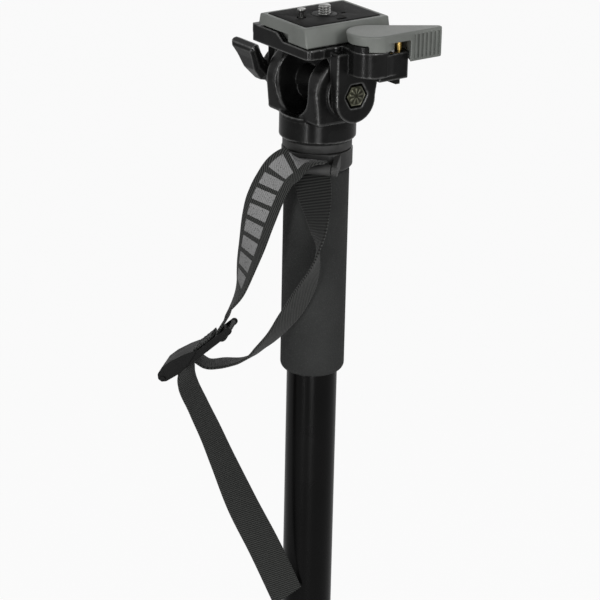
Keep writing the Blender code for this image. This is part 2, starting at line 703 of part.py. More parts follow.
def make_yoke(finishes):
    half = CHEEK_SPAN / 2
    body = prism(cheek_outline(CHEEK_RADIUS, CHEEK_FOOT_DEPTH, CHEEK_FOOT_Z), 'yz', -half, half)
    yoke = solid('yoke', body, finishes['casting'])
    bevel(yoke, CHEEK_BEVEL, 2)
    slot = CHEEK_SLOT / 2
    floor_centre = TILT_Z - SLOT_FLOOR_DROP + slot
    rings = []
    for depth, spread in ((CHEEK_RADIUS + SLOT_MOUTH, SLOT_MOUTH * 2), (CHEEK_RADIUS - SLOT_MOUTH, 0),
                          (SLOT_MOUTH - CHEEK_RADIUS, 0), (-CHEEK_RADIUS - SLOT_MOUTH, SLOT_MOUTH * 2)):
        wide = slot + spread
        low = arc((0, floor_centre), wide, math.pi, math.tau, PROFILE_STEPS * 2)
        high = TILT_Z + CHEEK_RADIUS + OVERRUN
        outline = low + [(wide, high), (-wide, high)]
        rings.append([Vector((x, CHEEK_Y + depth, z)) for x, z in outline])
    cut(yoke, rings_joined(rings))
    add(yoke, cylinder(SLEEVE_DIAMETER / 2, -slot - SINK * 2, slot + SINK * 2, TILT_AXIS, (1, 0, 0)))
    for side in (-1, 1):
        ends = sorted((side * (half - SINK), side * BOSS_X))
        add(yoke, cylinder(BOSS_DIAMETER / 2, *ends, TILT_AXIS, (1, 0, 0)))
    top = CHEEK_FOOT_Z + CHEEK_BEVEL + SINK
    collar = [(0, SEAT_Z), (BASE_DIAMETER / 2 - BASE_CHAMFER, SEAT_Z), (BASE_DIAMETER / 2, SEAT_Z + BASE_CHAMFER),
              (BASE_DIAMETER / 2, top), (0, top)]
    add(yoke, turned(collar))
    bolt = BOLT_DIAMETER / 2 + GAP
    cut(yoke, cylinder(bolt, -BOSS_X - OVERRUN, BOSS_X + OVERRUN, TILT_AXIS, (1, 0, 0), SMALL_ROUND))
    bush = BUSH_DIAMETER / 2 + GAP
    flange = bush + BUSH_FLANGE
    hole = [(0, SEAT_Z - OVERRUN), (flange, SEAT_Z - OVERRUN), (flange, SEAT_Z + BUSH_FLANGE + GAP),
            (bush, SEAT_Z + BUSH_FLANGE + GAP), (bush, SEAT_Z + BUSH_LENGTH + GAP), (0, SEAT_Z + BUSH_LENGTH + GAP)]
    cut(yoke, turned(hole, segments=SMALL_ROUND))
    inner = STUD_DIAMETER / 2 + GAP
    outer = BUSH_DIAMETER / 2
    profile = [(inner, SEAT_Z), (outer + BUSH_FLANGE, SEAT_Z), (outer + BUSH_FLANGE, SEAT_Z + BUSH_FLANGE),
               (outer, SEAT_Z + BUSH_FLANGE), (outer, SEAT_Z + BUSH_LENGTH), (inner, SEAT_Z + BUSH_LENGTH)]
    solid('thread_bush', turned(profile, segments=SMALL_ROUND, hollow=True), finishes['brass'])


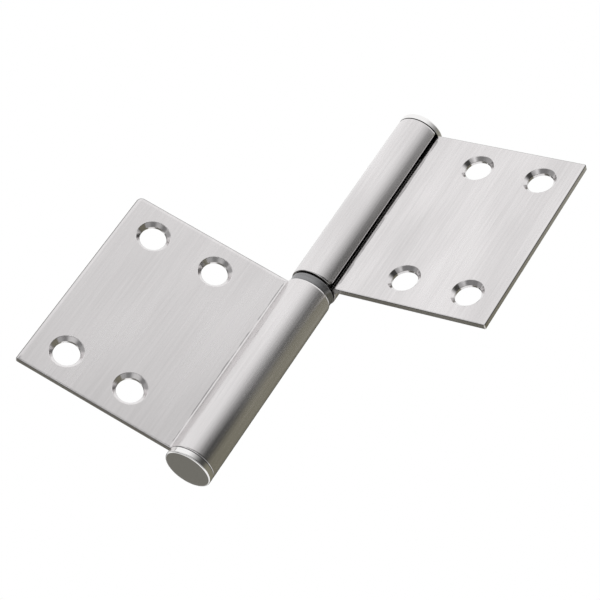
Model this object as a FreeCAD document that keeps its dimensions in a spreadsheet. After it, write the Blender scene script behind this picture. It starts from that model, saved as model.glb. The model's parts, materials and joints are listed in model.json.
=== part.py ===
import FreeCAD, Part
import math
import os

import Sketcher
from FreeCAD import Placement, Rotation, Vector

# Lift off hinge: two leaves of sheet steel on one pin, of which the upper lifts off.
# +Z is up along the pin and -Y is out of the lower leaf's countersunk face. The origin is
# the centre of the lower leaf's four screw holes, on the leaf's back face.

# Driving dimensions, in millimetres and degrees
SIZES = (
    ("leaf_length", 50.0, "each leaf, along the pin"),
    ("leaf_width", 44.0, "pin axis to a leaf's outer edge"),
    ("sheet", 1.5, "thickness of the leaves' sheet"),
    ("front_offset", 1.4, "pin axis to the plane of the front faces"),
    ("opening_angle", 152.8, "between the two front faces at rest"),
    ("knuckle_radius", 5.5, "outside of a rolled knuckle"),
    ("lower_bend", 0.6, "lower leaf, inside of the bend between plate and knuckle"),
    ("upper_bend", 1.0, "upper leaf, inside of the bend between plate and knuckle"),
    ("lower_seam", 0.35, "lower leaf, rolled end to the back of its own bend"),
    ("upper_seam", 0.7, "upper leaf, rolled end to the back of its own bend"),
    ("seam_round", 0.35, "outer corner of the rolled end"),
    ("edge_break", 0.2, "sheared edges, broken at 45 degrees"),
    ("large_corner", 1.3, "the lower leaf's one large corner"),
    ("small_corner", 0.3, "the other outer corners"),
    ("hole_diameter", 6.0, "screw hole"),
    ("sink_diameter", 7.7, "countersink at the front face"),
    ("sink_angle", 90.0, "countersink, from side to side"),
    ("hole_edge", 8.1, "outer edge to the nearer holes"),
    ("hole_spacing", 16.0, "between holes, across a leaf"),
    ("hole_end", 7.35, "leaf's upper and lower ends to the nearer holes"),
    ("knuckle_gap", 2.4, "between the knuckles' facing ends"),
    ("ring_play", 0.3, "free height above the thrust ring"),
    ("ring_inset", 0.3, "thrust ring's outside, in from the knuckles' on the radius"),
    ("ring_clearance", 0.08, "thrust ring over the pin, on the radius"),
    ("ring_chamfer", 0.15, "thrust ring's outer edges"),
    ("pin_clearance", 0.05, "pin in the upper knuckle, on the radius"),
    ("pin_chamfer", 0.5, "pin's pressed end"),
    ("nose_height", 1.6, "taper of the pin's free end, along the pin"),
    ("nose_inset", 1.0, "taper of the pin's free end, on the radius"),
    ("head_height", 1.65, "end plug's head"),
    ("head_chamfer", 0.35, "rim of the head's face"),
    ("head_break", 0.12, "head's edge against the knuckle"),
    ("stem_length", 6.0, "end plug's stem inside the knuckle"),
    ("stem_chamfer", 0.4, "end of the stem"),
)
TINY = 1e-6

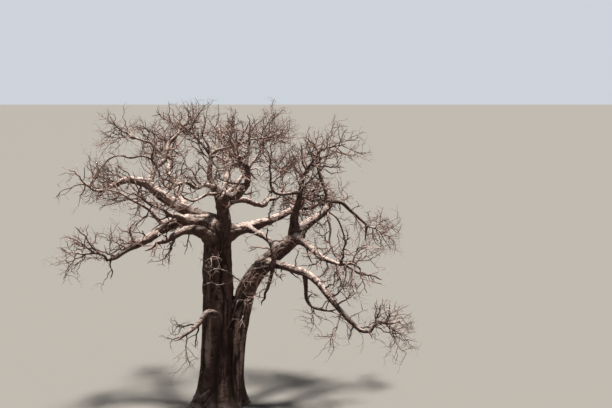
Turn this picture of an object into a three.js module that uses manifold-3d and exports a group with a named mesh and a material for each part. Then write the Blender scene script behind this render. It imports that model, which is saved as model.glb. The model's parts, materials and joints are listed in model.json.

________________________

= YOUR OBJECTIVE =
From the data above, extract every line in its exact form.

= FULL RESPONSE =
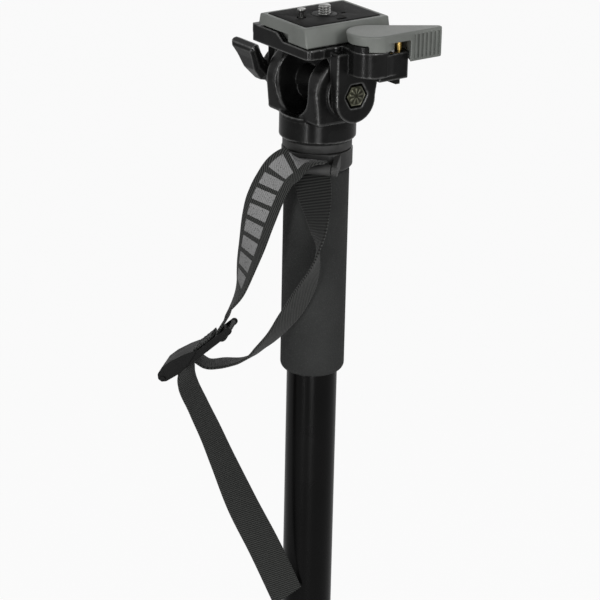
Keep writing the Blender code for this image. This is part 2, starting at line 703 of part.py. More parts follow.
def make_yoke(finishes):
    half = CHEEK_SPAN / 2
    body = prism(cheek_outline(CHEEK_RADIUS, CHEEK_FOOT_DEPTH, CHEEK_FOOT_Z), 'yz', -half, half)
    yoke = solid('yoke', body, finishes['casting'])
    bevel(yoke, CHEEK_BEVEL, 2)
    slot = CHEEK_SLOT / 2
    floor_centre = TILT_Z - SLOT_FLOOR_DROP + slot
    rings = []
    for depth, spread in ((CHEEK_RADIUS + SLOT_MOUTH, SLOT_MOUTH * 2), (CHEEK_RADIUS - SLOT_MOUTH, 0),
                          (SLOT_MOUTH - CHEEK_RADIUS, 0), (-CHEEK_RADIUS - SLOT_MOUTH, SLOT_MOUTH * 2)):
        wide = slot + spread
        low = arc((0, floor_centre), wide, math.pi, math.tau, PROFILE_STEPS * 2)
        high = TILT_Z + CHEEK_RADIUS + OVERRUN
        outline = low + [(wide, high), (-wide, high)]
        rings.append([Vector((x, CHEEK_Y + depth, z)) for x, z in outline])
    cut(yoke, rings_joined(rings))
    add(yoke, cylinder(SLEEVE_DIAMETER / 2, -slot - SINK * 2, slot + SINK * 2, TILT_AXIS, (1, 0, 0)))
    for side in (-1, 1):
        ends = sorted((side * (half - SINK), side * BOSS_X))
        add(yoke, cylinder(BOSS_DIAMETER / 2, *ends, TILT_AXIS, (1, 0, 0)))
    top = CHEEK_FOOT_Z + CHEEK_BEVEL + SINK
    collar = [(0, SEAT_Z), (BASE_DIAMETER / 2 - BASE_CHAMFER, SEAT_Z), (BASE_DIAMETER / 2, SEAT_Z + BASE_CHAMFER),
              (BASE_DIAMETER / 2, top), (0, top)]
    add(yoke, turned(collar))
    bolt = BOLT_DIAMETER / 2 + GAP
    cut(yoke, cylinder(bolt, -BOSS_X - OVERRUN, BOSS_X + OVERRUN, TILT_AXIS, (1, 0, 0), SMALL_ROUND))
    bush = BUSH_DIAMETER / 2 + GAP
    flange = bush + BUSH_FLANGE
    hole = [(0, SEAT_Z - OVERRUN), (flange, SEAT_Z - OVERRUN), (flange, SEAT_Z + BUSH_FLANGE + GAP),
            (bush, SEAT_Z + BUSH_FLANGE + GAP), (bush, SEAT_Z + BUSH_LENGTH + GAP), (0, SEAT_Z + BUSH_LENGTH + GAP)]
    cut(yoke, turned(hole, segments=SMALL_ROUND))
    inner = STUD_DIAMETER / 2 + GAP
    outer = BUSH_DIAMETER / 2
    profile = [(inner, SEAT_Z), (outer + BUSH_FLANGE, SEAT_Z), (outer + BUSH_FLANGE, SEAT_Z + BUSH_FLANGE),
               (outer, SEAT_Z + BUSH_FLANGE), (outer, SEAT_Z + BUSH_LENGTH), (inner, SEAT_Z + BUSH_LENGTH)]
    solid('thread_bush', turned(profile, segments=SMALL_ROUND, hollow=True), finishes['brass'])


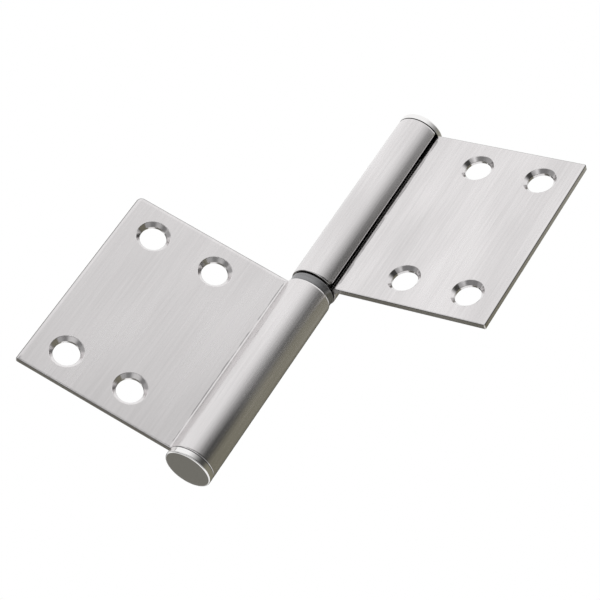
Model this object as a FreeCAD document that keeps its dimensions in a spreadsheet. After it, write the Blender scene script behind this picture. It starts from that model, saved as model.glb. The model's parts, materials and joints are listed in model.json.
=== part.py ===
import FreeCAD, Part
import math
import os

import Sketcher
from FreeCAD import Placement, Rotation, Vector

# Lift off hinge: two leaves of sheet steel on one pin, of which the upper lifts off.
# +Z is up along the pin and -Y is out of the lower leaf's countersunk face. The origin is
# the centre of the lower leaf's four screw holes, on the leaf's back face.

# Driving dimensions, in millimetres and degrees
SIZES = (
    ("leaf_length", 50.0, "each leaf, along the pin"),
    ("leaf_width", 44.0, "pin axis to a leaf's outer edge"),
    ("sheet", 1.5, "thickness of the leaves' sheet"),
    ("front_offset", 1.4, "pin axis to the plane of the front faces"),
    ("opening_angle", 152.8, "between the two front faces at rest"),
    ("knuckle_radius", 5.5, "outside of a rolled knuckle"),
    ("lower_bend", 0.6, "lower leaf, inside of the bend between plate and knuckle"),
    ("upper_bend", 1.0, "upper leaf, inside of the bend between plate and knuckle"),
    ("lower_seam", 0.35, "lower leaf, rolled end to the back of its own bend"),
    ("upper_seam", 0.7, "upper leaf, rolled end to the back of its own bend"),
    ("seam_round", 0.35, "outer corner of the rolled end"),
    ("edge_break", 0.2, "sheared edges, broken at 45 degrees"),
    ("large_corner", 1.3, "the lower leaf's one large corner"),
    ("small_corner", 0.3, "the other outer corners"),
    ("hole_diameter", 6.0, "screw hole"),
    ("sink_diameter", 7.7, "countersink at the front face"),
    ("sink_angle", 90.0, "countersink, from side to side"),
    ("hole_edge", 8.1, "outer edge to the nearer holes"),
    ("hole_spacing", 16.0, "between holes, across a leaf"),
    ("hole_end", 7.35, "leaf's upper and lower ends to the nearer holes"),
    ("knuckle_gap", 2.4, "between the knuckles' facing ends"),
    ("ring_play", 0.3, "free height above the thrust ring"),
    ("ring_inset", 0.3, "thrust ring's outside, in from the knuckles' on the radius"),
    ("ring_clearance", 0.08, "thrust ring over the pin, on the radius"),
    ("ring_chamfer", 0.15, "thrust ring's outer edges"),
    ("pin_clearance", 0.05, "pin in the upper knuckle, on the radius"),
    ("pin_chamfer", 0.5, "pin's pressed end"),
    ("nose_height", 1.6, "taper of the pin's free end, along the pin"),
    ("nose_inset", 1.0, "taper of the pin's free end, on the radius"),
    ("head_height", 1.65, "end plug's head"),
    ("head_chamfer", 0.35, "rim of the head's face"),
    ("head_break", 0.12, "head's edge against the knuckle"),
    ("stem_length", 6.0, "end plug's stem inside the knuckle"),
    ("stem_chamfer", 0.4, "end of the stem"),
)
TINY = 1e-6

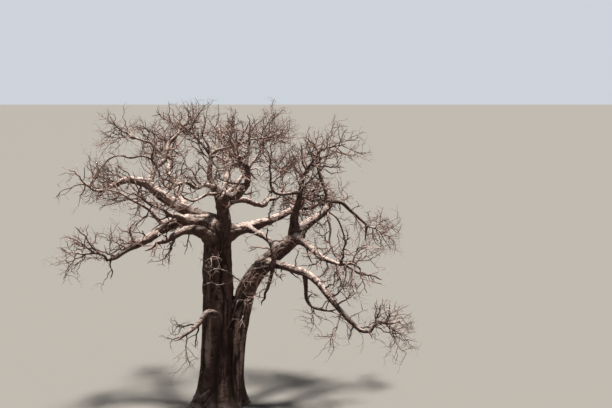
Turn this picture of an object into a three.js module that uses manifold-3d and exports a group with a named mesh and a material for each part. Then write the Blender scene script behind this render. It imports that model, which is saved as model.glb. The model's parts, materials and joints are listed in model.json.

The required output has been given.